RulePreProsessorFr parses a text, extracts its first sentence, and fills the MLC (more precisely, its Token, Word, and GrammarUnit layers) with its constituents. Abreviations, numbers, and proper names are detected and expanded if necessary.
The only feature of RulePreProcessorFr which we found easy to put in an external database (instead of hard-coding it into the source code of the module) is its capabilty to automatically expand abreviations. The abreviation disctionnary is a simple text file. Each line of it is composed of: a KEY enclosed in double quotes, a SEPARATOR (spaces and/or tabulations), and a VALUE enclosed in double quotes.
If VALUE has more than one word, they have to be separated by spaces. Notice that in case a single quote is a word boundary, it must be left attached to the word it belongs to (typically the word on its left) and a space separator is necessary after it.
KEYs may not be duplicated.
The "#" character is a comment marker: the rest of the line is ignored.
# ABREVIATION FILE
# abréviations de c'est-à-dire
"c.-a-d." "c' est à dire"
"c.-à-d." "c' est à dire"
The abreviation file must be declared in the Euler initialisation file, with the -abrev flag.
On the opposite of abreviations, number expansion is hard-coded (but may be quite easily adapted). It is possible to specify French, Belgian or Swiss prononciation rules, by defining the -French ( default ), -Belgium or -Swiss flag.
Example (in the initialization file):
preprocFr = RulePreProcessorFr.dll -abrev ..\..\..\DataBases\abrv.dba -French
RulePreProsessorFr is able to parse text from three types of input streams :
Any such flag, which should be stored in the CmdLine object, will be removed after processing its content. This makes it possible to process a sequence of inputs with only one CmdLine.

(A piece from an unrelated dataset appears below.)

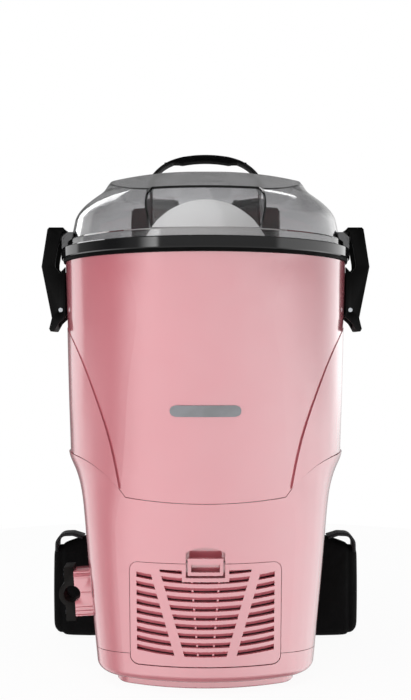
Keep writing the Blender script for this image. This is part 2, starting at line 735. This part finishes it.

IMPORTANT NOTE : This module is not the owner of its input data. This means that if the input is discarded (file moved or deleted, buffer emptied or freed) while the module is running, the application may crash !
RulePreProsessorFr creates three layers in the MLC: the Token, Word and GrammarUnit layers, containing items of type Token, Word and GrammarUnit, respectively. The Token layer simply contains all the elementary textual units of a sentence (including punctuation and separators), as they were found in the text. The Word layer contains words after token analysis ( i.e after number or abreviation expansion, or any other specific text transformation). The GrammarUnit layer contains units seen as a single entity for morpho-syntactic analysis purposes. Each token extracted is linked to the first word and to the first grammarUnit it correponds to.
When a complete sentence has been correctly parsed, parsing RulePreProcessorFr returns true, which lets the EULER kernel give hand to other modules. If the end of the input stream is reached, RulePreProcessorFr returns false, which stops the kernel.
GNU C++ Souces: Euler\modules\ RulePreProcessorFr\*.*
Preprocessing is known to be quite language-dependent. Instead of trying to produce a single preprocessing module, supposed to be widely usable for several languages (which would quickly lead to a very complex module), we have developed a French preprocessing GNU module (hence its name), and suggest adapting its source code to create new preprocesing modules for other languages. Notice that preprocessing need not be as complex as in RulePreProcessorFr.
(Preprocessing is also known to be very much application-dependent. Reading emails, for instance, is not the same as reading stock market prices, because the format of the input text changes a lot. This is another good reason for not trying to developing a general preprocessing.)
This module and its sources are distributed under the GNU license.